The first hour of your next AI project
On your next project, before you do anything else, stand up exactly this.
A table called runs, with columns: id, created_at, customer_id, run_type, input (JSON), output (JSON), status, duration_ms, model, token_counts, error, steps (a JSON array of tool calls with timestamps, arguments, and return values). Primary key on id, index on customer_id and created_at. Done.
A single page at /runs that lists the last 200 rows with dropdown filters for customer, status, and date. Done.
A detail page at /runs/:id that pretty-prints the steps array, nested, with syntax highlighting on the JSON. Collapsible by tool call. Done.

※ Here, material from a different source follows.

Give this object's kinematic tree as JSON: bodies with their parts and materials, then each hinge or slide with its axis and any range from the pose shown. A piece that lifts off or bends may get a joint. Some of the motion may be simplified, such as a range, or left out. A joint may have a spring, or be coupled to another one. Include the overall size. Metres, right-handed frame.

One helper function in your code called log_run(...) that your agent calls at the start of every run and updates at the end. Done.
That is the whole thing. It is an afternoon. Everything you build after it is faster because of it, and the first time the agent misbehaves you will not have to write a single grep command to find out why.
Then, and only then, write the agent.
You will save yourself the debugging time and the customer emails I have gotten. You will also skip the quiet shame of realizing that the part of the system you should have built first was the part you had been treating as optional.
So: what does your current trace view look like? If the answer is "I grep the logs," you are not observing. You are hoping, and hope is not a strategy. Build the dashboard first.